IOT, market-tech, capital markets, blockchain, crypto, gaming, e-commerce, industrial telemetry, healthcare, and public policy all present workloads where Deephaven is the perfect fit.
- Connect to a series of Kafka streams. Join them. Do calculations. Publish derived, updating data downstream.
- Hook up IOT devices to Deephaven. Create summary and aggregate results. Build real-time visualizations, interactions, and alerts.
- Point Deephaven at Parquet files in S3 or marketplaces. In the Deephaven Console on the web, explore the data programmatically, or via the highly responsive interactive table and plotting tools. Inherit the benefits of Parquet’s nesting features.
- Connect Deephaven to a combination of CSVs, Kafka streams, vendor data-publishing APIs, and Arrow buffers (via Flight). Pip install your favorite Python libraries. Do data science at scale either directly on (updating) Deephaven tables or with snapshots mapped to NumPy arrays and Pandas dataframes.
- Make available a series of Kafka or RedPandas streams. Write your own custom Python functions and Java classes. Combine these in-line with joins, aggregations, and logic to model alerts. Use the JS API to deliver impulse signals to a mobile distribution app.
- Write a web scraper (in Python or Java) within Deephaven. Ingest pertinent XML. Write records to a persistent store at some interval. Do aggregations on real-time data and join with history.
Deephaven’s Wall Street users depend on its capabilities for automated actions, signal farming, quantitative modeling, simulations, risk, monitoring, and reporting. The range of use cases is meaningful, and big money is on the line.
What are the data sources?
Deephaven embraces the modern trend toward persisted, in-memory, and streaming formats that can be used across platforms. It delivers in-situ access to partitioned, columnar data sources (like Parquet and Arrow Flight) as well as modern event streams (like Kafka, RedPandas, and [soon] Solace and Chronicle).
Many other data sources can be integrated to deliver data in-memory. From there, these are handled identically to the aforementioned formats and can be joined, manipulated, exhausted or persisted as the user designates. Pandas dataframes, NumPy arrays, CSVs, JSON, XML, [soon] ODBC, CDC, and R dataframes are examples of these.

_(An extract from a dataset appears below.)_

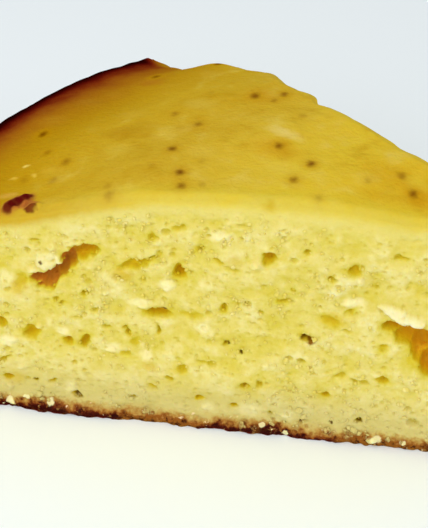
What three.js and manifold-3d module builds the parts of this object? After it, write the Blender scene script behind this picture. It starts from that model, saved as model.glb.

Many use cases, however, are best served by connecting upstream applications directly. Deephaven has APIs in Java, Python, and C++ for this, and flexible engine features allow for custom binaries to be pushed to Deephaven’s memory or to be polled.
Unstructured data are stored as blobs within Deephaven tables. Users can use modern ML tools to pull structured values and analytics from this data -- all within Deephaven services.
Isn’t Deephaven like……… ?
“Yes.” Probably yes. There are a lot of elephants in this room.

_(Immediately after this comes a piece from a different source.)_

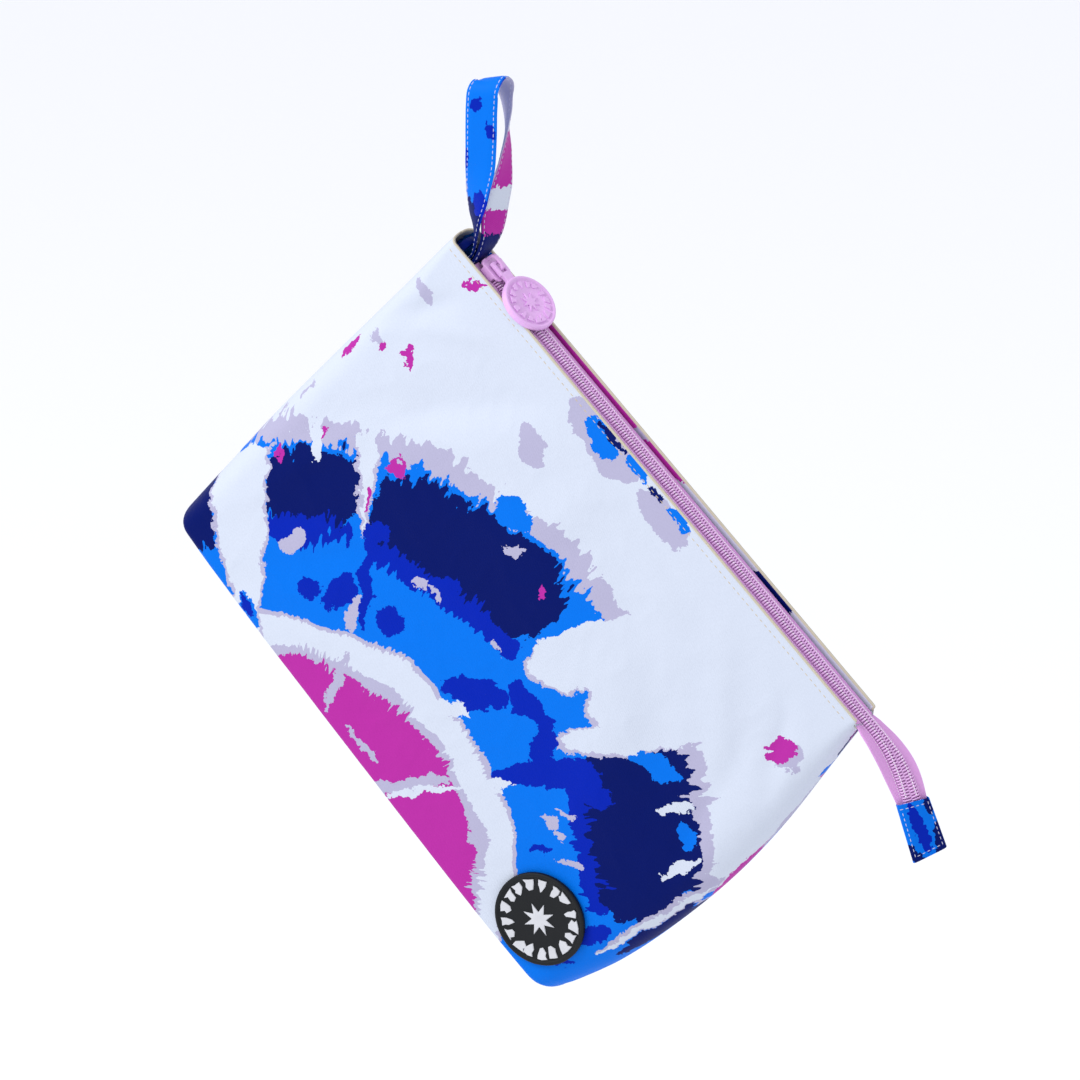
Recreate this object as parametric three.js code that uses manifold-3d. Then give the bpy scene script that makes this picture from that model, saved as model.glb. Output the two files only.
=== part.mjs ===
// A soft zip pouch with a boxed base, hanging by its loop. Millimetres, +Z up.
// The origin is the inside top of the loop, where the pouch hangs. Its front faces -Y.
// The pouch's own frame: x runs along the zip from the loop, y from front to back,
// z from the base up to the mouth. That frame is turned by HANG_ANGLE about Y.
import * as THREE from 'three';
import { mergeVertices } from 'three/addons/utils/BufferGeometryUtils.js';
import Module from 'manifold-3d';

const wasm = await Module();
wasm.setup();

const HANG_ANGLE = THREE.MathUtils.degToRad(43);
const GAP = 0.3;

const BAG_LENGTH = 300;
const BAG_HEIGHT = 227;
const BASE_DEPTH = 56;
const MOUTH_WIDTH = 20;
const CLOTH = 1.2;
const BASE_ROUND = 4;
const BASE_SLANT = 7;
const BASE_SAG = 3;
const BELLY = 2.4;

const TAPE_THICK = 0.8;
const TAPE_DEPTH = 2.6;
const TAPE_FLANGE = 7;
const TAPE_EASE = 0.1;
const TAPE_START = 16.8;
const TAIL_LENGTH = 44;
const TAIL_DROOP = THREE.MathUtils.degToRad(26);
const TAIL_TWIST = THREE.MathUtils.degToRad(48);
const COIL_WIDTH = 4;
const COIL_THICK = 2.2;

const TAB_LENGTH = 27;
const TAB_WIDTH = 17;
const TAB_THICK = 4.6;
const TAB_GRIP = 6;
const TAB_SLANT = 1.8;
const RIM_PLAY = 0.2;

const START_TAB_AT = 4.4;
const START_TAB_LENGTH = 4.4;
const START_TAB_RISE = 2.4;

const SLIDER_AT = 17.4;
const SLIDER_LENGTH = 13.4;
const SLIDER_NOSE = 1.4;
const SLIDER_PLATE = 1.2;
const SLIDER_RIM = 0.8;
const BRIDGE_LENGTH = 9.4;
const BRIDGE_WIDTH = 2.4;
const BRIDGE_WALL = 1.1;
const BRIDGE_RISE = 5.7;
const BRIDGE_SETBACK = 0.5;
const POST_LENGTH = 3.4;
const POST_WIDTH = 2.2;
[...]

It is natural to place the new on a map framed by the familiar. Deephaven enters an arena defined by Kafka, Spark, Influx, Redshift, BigQuery, Snowflake, Postgres, and dozens of other players -- open-source, commercial, large and small.
A Venn diagram of industry capabilities would likely be multi-dimensional and would certainly be messy. Like others, Deephaven overlaps with the aforementioned technologies to varying degrees.

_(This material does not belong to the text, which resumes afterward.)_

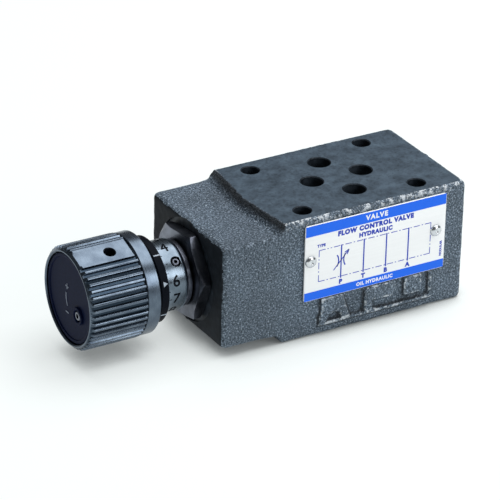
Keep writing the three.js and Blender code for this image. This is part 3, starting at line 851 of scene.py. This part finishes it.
def makeCap():
    # moulded cap pressed into the knob's front, with a raised boss round its screw and
    # small raised turning marks
    c = capForm
    front, back = c["front"], capHigh.x / mm
    radius = capHigh.z / mm - axisHeight / mm
    floor = front + c["recess"]
    inner = radius - c["rimWidth"]
    disc = turned([(back, 0), (back, radius), (front + 0.35, radius), (front + 0.1, radius - 0.12),
                   (front, radius - 0.35), (front, inner + 0.25), (front + 0.1, inner + 0.05),
                   (floor, inner - 0.1), (floor, 0)], 120)
    at = Vector((0, capScrewAt.y, capScrewAt.z))
    bossFront, hole = c["bossFront"], c["screwHoleRadius"]
    boss = turned([(back - 0.3, 0), (back - 0.3, c["bossRadius"]), (bossFront + 0.2, c["bossRadius"]),
                   (bossFront, c["bossRadius"] - 0.2), (bossFront, 0)], 48, at)
    cap = carve(disc, boss, 0, "UNION")
    screwHole = turned([(bossFront - 2, 0), (bossFront - 2, hole + 0.3), (bossFront, hole + 0.3),
                        (bossFront + 0.3, hole), (bossFront + 3, hole), (bossFront + 3, 0)], 40, at)
    cap = carve(cap, screwHole, 0)
    pieceFrom("knobFrontCap", cap, ["capPlastic"], "knob", ["knob_cap"], 30)
    marks = bmesh.new()
    for y, z, wide, tall in c["marks"]:
        middle = axisHeight / mm + z
        merge(marks, block((floor - c["markHeight"], y - wide / 2, middle - tall / 2),
                           (floor + 0.05, y + wide / 2, middle + tall / 2)))
    merge(marks, arcStroke(c["arc"], floor))
    pieceFrom("capTurningMarks", marks, ["capMark"], "knob")


def arcStroke(arc, floor):
    # a raised arc on the cap: a short section spun round, then closed at both ends
    bm = bmesh.new()
    low, high = floor - capForm["markHeight"], floor + 0.05
    inner, outer = arc["radius"] - arc["width"] / 2, arc["radius"] + arc["width"] / 2
    section = bm.faces.new([bm.verts.new((x * mm, r * mm, 0))
                            for x, r in ((low, inner), (low, outer), (high, outer), (high, inner))])
    turn = Matrix.Rotation(math.radians(arc["from"]), 3, "X")
    bmesh.ops.rotate(bm, verts=bm.verts, cent=(0, 0, 0), matrix=turn)
    bmesh.ops.spin(bm, geom=[section], cent=(0, 0, 0), axis=(1, 0, 0), steps=arc["steps"],
                   angle=math.radians(arc["to"] - arc["from"]))
    bmesh.ops.translate(bm, vec=(0, arc["centreY"] * mm, axisHeight), verts=bm.verts)
    bmesh.ops.recalc_face_normals(bm, faces=bm.faces)
    return bm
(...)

- Deephaven is best of breed with real-time data. But streaming analytics is Spark’s tagline.
- Deephaven’s architecture benefits from the separation of storage from compute. So does Snowflake’s.
- Deephaven is first class at manipulating streams and delivering derived, updating datasets to consumers. Kafka ksqlDB claims the same.
- Deephaven’s performance with time series is elite. Influx, Timescale, Prometheus, Druid somewhat battle for that turf.
- Deephaven is natural for data science and machine learning at scale. This places it in an arena with Jupyter and Pandas.
Though Deephaven users might argue it is the best alternative for a broad range of applications, Deephaven stands out as the only solution if you (i) have streaming data, (ii) need to do on-the-fly joins, and (iii) want to easily send derived, ticking data downstream; or (iv) if you’d like to interactively explore live sets in a browser; or (v) if you’d like to blissfully assume that anything supported in batch is also supported for streams.
What’s under the hood?
Deephaven has delivered software components that are both unique and necessary for anyone who cares about the use cases described above. Some represent full solutions to what other industry players consider open problems.
- Graph based update model that allows efficient incremental computation of results.
- Unified abstraction for streaming and batch data.
- High-performance Java engine bound tightly with native CPython, NumPy, and SciPy through a JPy bridge (that Deephaven helps maintain).
- Array-oriented architecture that allows for vectorized operations, amortized costs, and modern data transfer.
- Flexible architecture that allows user code to be executed in-process as part of engine evaluation, rather than shipping data to the client.
- gRPC-based APIs for extending the update graph across the network (to clients and other engine processes).
- Arrow-Flight extension to deliver ticking and updating data to the dataframe-driven community.
- JS Web components that support scrolling and manipulating tables with billions of records (filter, sort, add columns, (soon) change input tables, create roll-ups, etc.).
- (soon) Jupyter kernel that provides Deephaven’s server-side capabilities, and table and plot widgets for interacting with real-time, massive, and stateful results.
- (soon) Integrations with Python libraries like PyTorch and Tensor Flow to support high-end machine learning on real-time data without the need for snapshots.
Though these breakthrough solutions are the headline, people want gear that “just works.” The community is well served by the countless edge cases that have surfaced and been addressed in service of Deephaven’s initial Wall Street user base.
What’s yet to come?
The team behind Deephaven’s initial launch is committed to supporting its users and to incorporating their feedback into the project.
A vision of Deephaven’s evolution can be found on its GitHub wiki. It outlines further work related to source, sink, and data science integrations; clustering and map-reduce infrastructure; and programmatic builders and input experiences to make dashboards more luxurious and flexible.
That said, the community will dynamically establish Deephaven’s roadmap, both via consensus and collaboration, and through derivative work.
Deephaven is a query engine that excels at handling real-time data, both on its own and in conjunction with static volumes, at scale.